An officer seen at a control center of the next generation Voronezh-DM radar station, a missile warning system. Sorce: Itar Tass
Russian President Dmitry Medvedev has issued a decree to create Aerospace Defence Forces in the country before December 1 this year. The aerospace forces will work under a single command-and-control system to effectively ward off potential missile threats. It will be equipped with means to fight supersonic unmanned planes and non-nuclear missiles, says Russian Aerospace Forces Commander, Lieutenant General Oleg Ostapenko. The forces will be capable of destroying enemy targets in near space and could be used in the future for defence from stray asteroids, says Ostapenko.

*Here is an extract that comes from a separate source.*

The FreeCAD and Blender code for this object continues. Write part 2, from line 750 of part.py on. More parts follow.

“Russia, for much too long, placed its bets on the enemy not starting a war against us because people here thought our nuclear-missile shield would guarantee that no one would think of doing anything of the sort,” says Konstantin Sivkov, Vice-President of the Academy for Geopolitical Issues. “We can see, however, that this didn’t stop Georgia, which perfectly understood that we would not use our nuclear-missile shield in conventional warfare. Nuclear-deterrence forces need to have reliable protection against air and space strikes. Therefore, creating aerospace defence forces is extremely necessary,” he says.

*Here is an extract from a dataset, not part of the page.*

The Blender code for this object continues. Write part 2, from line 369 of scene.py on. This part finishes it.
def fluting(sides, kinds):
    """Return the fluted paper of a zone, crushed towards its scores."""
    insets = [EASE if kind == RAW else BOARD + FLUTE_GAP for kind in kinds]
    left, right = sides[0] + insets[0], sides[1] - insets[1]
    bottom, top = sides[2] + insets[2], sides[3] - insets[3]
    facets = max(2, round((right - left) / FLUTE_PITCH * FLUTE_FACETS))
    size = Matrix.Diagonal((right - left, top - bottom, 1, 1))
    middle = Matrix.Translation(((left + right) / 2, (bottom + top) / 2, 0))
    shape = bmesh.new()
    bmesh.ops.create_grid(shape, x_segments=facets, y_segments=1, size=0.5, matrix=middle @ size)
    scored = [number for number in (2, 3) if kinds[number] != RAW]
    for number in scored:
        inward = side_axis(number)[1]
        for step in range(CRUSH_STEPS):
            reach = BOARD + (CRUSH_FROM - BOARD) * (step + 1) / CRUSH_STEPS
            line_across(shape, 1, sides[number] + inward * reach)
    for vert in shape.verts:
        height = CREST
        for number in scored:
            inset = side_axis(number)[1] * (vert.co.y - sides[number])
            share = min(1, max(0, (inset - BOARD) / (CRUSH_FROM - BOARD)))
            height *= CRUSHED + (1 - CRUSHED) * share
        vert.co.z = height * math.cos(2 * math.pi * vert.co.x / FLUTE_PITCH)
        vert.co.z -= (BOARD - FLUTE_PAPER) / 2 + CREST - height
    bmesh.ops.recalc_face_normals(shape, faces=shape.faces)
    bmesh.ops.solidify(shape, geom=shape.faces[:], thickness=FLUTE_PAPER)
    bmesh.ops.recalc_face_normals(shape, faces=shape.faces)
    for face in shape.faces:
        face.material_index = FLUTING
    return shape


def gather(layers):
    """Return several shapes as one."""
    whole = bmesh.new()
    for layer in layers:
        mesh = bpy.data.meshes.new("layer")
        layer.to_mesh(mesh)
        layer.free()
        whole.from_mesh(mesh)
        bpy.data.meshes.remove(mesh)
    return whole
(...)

Under this programme, all the systems in Russia that monitor near and outer space, the country’s and its allies’ airspace, as well as their borders, will be integrated. This includes a missile warning system, radar stations in northern Russia, the Murmansk and Leningrad regions and the Komi Republic. This will also include a radar station currently under construction in the Kaliningrad region, operating radar stations in Hantsavichy (Belarus), Armavir in the Krasnodar region, Gabal (Azerbaijan), Balkhash (Kazakhstan) and near Irkutsk. It also includes space missile warning system satellites in high-elliptical and geosynchronous orbit, a space surveillance system with radar and optical-electronic complexes in many different areas of the country and abroad such as the ones outside Nurek, in Tajikistan.
In addition, the aerospace defence will include DON-2N, a unique radar station complex outside Moscow, which will be able to detect objects ranging from five centimeters at hundreds of kilometers in the air. The station provides security for Moscow and the entire surrounding region, and also wields anti-missile/anti-air S-300 and S-400 air-defence systems. A S-500 air-defence system will also be created and armed with missiles capable of intercepting ballistic targets in near space. What’s important is that the western, southern, central and eastern military districts’ anti-aircraft defence complexes, as well as their aviation fleet of interceptor aircraft, will be given to the aerospace defence forces for operational control.

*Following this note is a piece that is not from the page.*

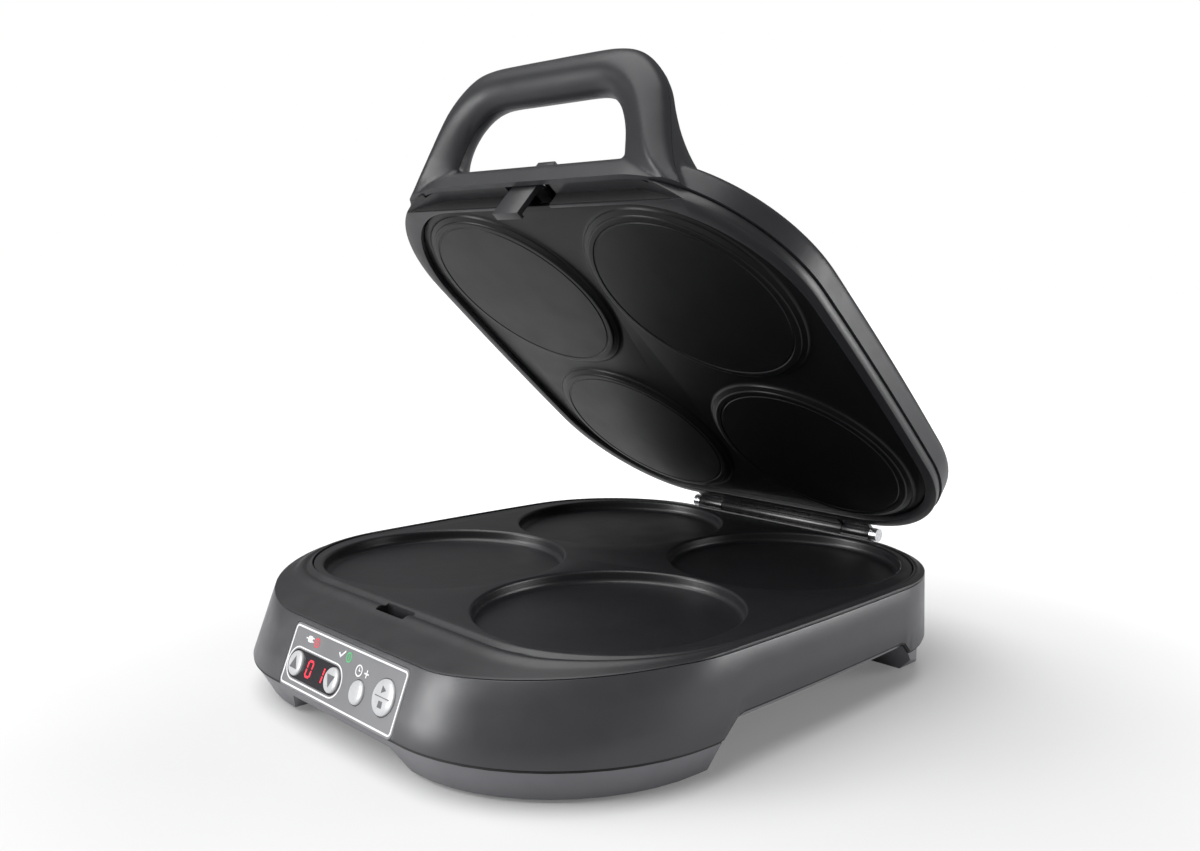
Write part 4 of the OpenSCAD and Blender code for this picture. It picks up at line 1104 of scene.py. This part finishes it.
def stadium(w, h, steps=16):
    return rounded_outline(w, h, h / 2 - 0.001, steps)


def bar(a, b, width):
    """Outline of a straight stroke from a to b."""
    a, b = Vector(a), Vector(b)
    side = Vector((a.y - b.y, b.x - a.x)).normalized() * width / 2
    return [tuple(a + side), tuple(b + side), tuple(b - side), tuple(a - side)]


def raised(outline, low=PRINT_Z, high=PRINT_Z + INK):
    return prism(outline, low, high)


def ink(name, shapes, material, body="base"):
    """Printed marks joined into one piece."""
    add_piece(name, on_panel(joined(*shapes)), "button_silver", body, material=material)


def panel_outline(inset):
    """The fascia's outline moved inward."""
    outline = rounded_outline(PANEL_W - 2 * inset, PANEL_H - 2 * inset, PANEL_R - inset)
    return moved(outline, PANEL_MIDDLE)


def window_outline(grow=0.0):
    return moved(stadium(WINDOW_W + grow, WINDOW_H + grow), WINDOW_AT)


def make_fascia():
    """Fascia plate with softened edges, holes for the round buttons and the window's opening."""
    insets = [(0.25, -0.9), (0.0, -0.75), (0.0, -0.12), (0.05, -0.03), (0.15, PRINT_Z)]
    plate = stack_solid([ring_at(panel_outline(inset), z) for inset, z in insets])
    for at, d in BUTTONS.values():
        plate = boolean(plate, prism(circle(d + 0.6, at), -3, 3))
    plate = boolean(plate, prism(window_outline(), -3, 3))
    add_piece("control_fascia_plate", on_panel(plate), "fascia", "base", ["control_fascia"])


def plug_sign(at):
    x, y = at
    return [
        raised(moved(rounded_outline(3.2, 2.6, 0.8), at)),
        raised(bar((x + 1.6, y - 0.7), (x + 2.8, y - 0.7), 0.45)),
        raised(bar((x + 1.6, y + 0.7), (x + 2.8, y + 0.7), 0.45)),
        raised(bar((x - 1.6, y), (x - 3.2, y), 0.5)),
    ]


def tick_sign(at):
    x, y = at
    return [
        raised(bar((x - 1.5, y - 1.5), at, 0.65)),
        raised(bar((x - 0.35, y), (x + 2.6, y - 2.9), 0.65)),
    ]


def clock_sign(at):
    x, y = at
    return [
        band(circle(4.6, at), circle(3.6, at)),
        raised(bar((x, y + 0.15), (x, y - 1.3), 0.4)),
        raised(bar((x - 0.15, y), (x + 1.0, y), 0.4)),
    ]


def plus_sign(at):
    x, y = at
    return [
        raised(bar((x - 1.5, y), (x + 1.5, y), 0.55)),
        raised(bar((x, y - 1.5), (x, y + 1.5), 0.55)),
    ]


def make_print():
    """White lines round the fascia and the window, and the signs beside the lights and buttons."""
    frame_line = band(
        moved(rounded_outline(PANEL_W - 1.8, PANEL_H - 1.8, 1.8), PANEL_MIDDLE),
        moved(rounded_outline(PANEL_W - 3.2, PANEL_H - 3.2, 1.1), PANEL_MIDDLE),
    )
    window_line = band(window_outline(2.2), window_outline(1.1))
    signs = plug_sign((-28.4, 4.8)) + tick_sign((-4.1, 6.2))
    signs += clock_sign((10.6, 8.0)) + plus_sign((16.1, 8.0))
    ink("panel_print", [frame_line, window_line, *signs], PRINT_WHITE)
    for name, at in LIGHTS.items():
        rings = [
            band(circle(3.9, at), circle(2.9, at)),
            raised(bar((at[0], at[1] - 0.9), (at[0], at[1] + 0.9), 0.6)),
        ]
        add_piece(name + "_ring", on_panel(joined(*rings)), SLOT_OF[name], "base", [name])


def make_buttons():
    """Domed round caps with a hidden flange, and the signs printed on three of them."""
    for name, (at, d) in BUTTONS.items():
        r = d / 2
        profile = [(r + 1.2, -3.9), (r + 1.2, -2.9), (r, -2.9), (r, BUTTON_TOP - 1.0)]
        profile += arc((r - 0.7, BUTTON_TOP - 1.0), 0.7, 12, 72)
        profile += [(r * 0.7, BUTTON_TOP - 0.14), (r * 0.45, BUTTON_TOP - 0.05), (r * 0.2, BUTTON_TOP)]
        add_piece(name + "_cap", on_panel(lathe(profile, at)), "button_silver", name, [name])
    top, deep = BUTTON_TOP - 0.3, BUTTON_TOP + 0.03
    for name, at, tip in (("up_button", UP_AT, -1), ("down_button", DOWN_AT, 1)):
        arrow = moved([(-2.7, -tip * 2.0), (2.7, -tip * 2.0), (0, tip * 2.9)], at)
        ink(name + "_arrow", [raised(arrow, top, deep)], PRINT_GREY, name)
    x, y = START_AT
    signs = [
        raised([(x - 1.3, y - 4.1), (x - 1.3, y - 1.3), (x + 1.5, y - 2.7)], top, deep),
        raised(bar((x - 4.6, y), (x + 4.6, y), 0.35), top, deep),
        raised(moved(rounded_outline(2.5, 2.5, 0.2), (x, y + 2.7)), top, deep),
    ]
    ink("start_button_signs", signs, PRINT_GREY, "start_button")


def digit_strokes(at, bars):
    """Slanted seven-segment figure; bars are (x0, y0, x1, y1) in half widths and half heights."""
    half_w, half_h, slant, width = 1.7, 3.2, -0.12, 0.85
    strokes = []
    for x0, y0, x1, y1 in bars:
        a, b = [Vector((x * half_w + slant * y * half_h, y * half_h)) for x, y in ((x0, y0), (x1, y1))]
        short = (b - a).normalized() * 0.3
        a, b = a + short + Vector(at), b - short + Vector(at)
        strokes.append(raised(bar(a, b, width), DIGIT_Z, DIGIT_Z + INK))
    return strokes


def make_digits():
    """The figures 0 and 1."""
    right = [(1, -1, 1, 0), (1, 0, 1, 1)]
    left = [(-1, -1, -1, 0), (-1, 0, -1, 1)]
    ends = [(-1, -1, 1, -1), (-1, 1, 1, 1)]
    strokes = digit_strokes(LEFT_DIGIT, right + left + ends) + digit_strokes(RIGHT_DIGIT, right)
    add_piece("display_digits_lit", on_panel(joined(*strokes)), "digit_red", "base", ["display_digits"])


make_fascia()
make_print()
make_digits()
make_buttons()

# ---------------------------------------------------------------- hinge strips

HINGE_Y, HINGE_Z = HINGE.y / MM, HINGE.z / MM
BARREL_R = 3.1
MIDDLE_HALF, HINGE_HALF = 43.0, 61.0
LEAF_T = 1.4
LID_REAR = LID_Y[1] + 0.1
BASE_REAR = 132.6


def hinge_arc(r, start, end, steps=8):
    """Points (y, z) of an arc round the hinge axis, angles in degrees from +Y."""
    return arc((HINGE_Y, HINGE_Z), r, start, end, steps)


def strip(profile, x0, x1):
    """Solid over a (y, z) profile between two x."""
    return stack_solid([[Vector((x, y, z)) * MM for y, z in profile] for x in (x0, x1)])


def make_hinge_strips():
    """Steel strips that close the gap above the middle barrel and below the outer ones."""
    r = BARREL_R + 0.5
    around = r + 1.2
    blade = [(LID_REAR, HINGE_Z + 0.5), (LID_REAR, 62.0), (LID_REAR + LEAF_T, 62.0)]
    blade += hinge_arc(around, 118, 80) + hinge_arc(r, 80, 172, 14)
    half = MIDDLE_HALF - 0.3
    add_piece("hinge_lid_strip", strip(blade, -half, half), "hinge_black", "lid", turn=LID_TURN)
    saddle = [(BASE_REAR, 44.0), (BASE_REAR + LEAF_T, 44.0)]
    saddle += hinge_arc(around, 245, 300) + hinge_arc(r, 300, 205)
    for side in (-1, 1):
        ends = sorted((side * (MIDDLE_HALF + 0.2), side * HINGE_HALF))
        name = "hinge_saddle_right" if side > 0 else "hinge_saddle_left"
        add_piece(name, strip(saddle, *ends), "hinge_black", "base")


make_hinge_strips()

The aerospace forces command must be subordinate to the general staff. Some experts say that the strategic missile forces should become a part of the aerospace defence forces. This means that should something happen and a signal from the missile warning system about an attack on Russia by enemy strategic missiles is received, a counter strike can be made without delay.
Experts have also been discussing and exploring how Russia’s aerospace defence system can be integrated with Europe’s anti-ballistic missile system.
The space forces’ chief said in April that Russia’s anti-ballistic missile defence system could cover Eastern Europe and the waters of the Black, Baltic and North Seas. “Our anti-ballistic missile system’s contribution would be in destroying ballistic missiles launched at targets in Russia, border regions between Russia and its neighboring countries and European states,” he said. He clarified that destroying missiles targeted toward Europe would be possible thanks to a joint military control centre that is being discussed as part of the European anti-ballistic missile system.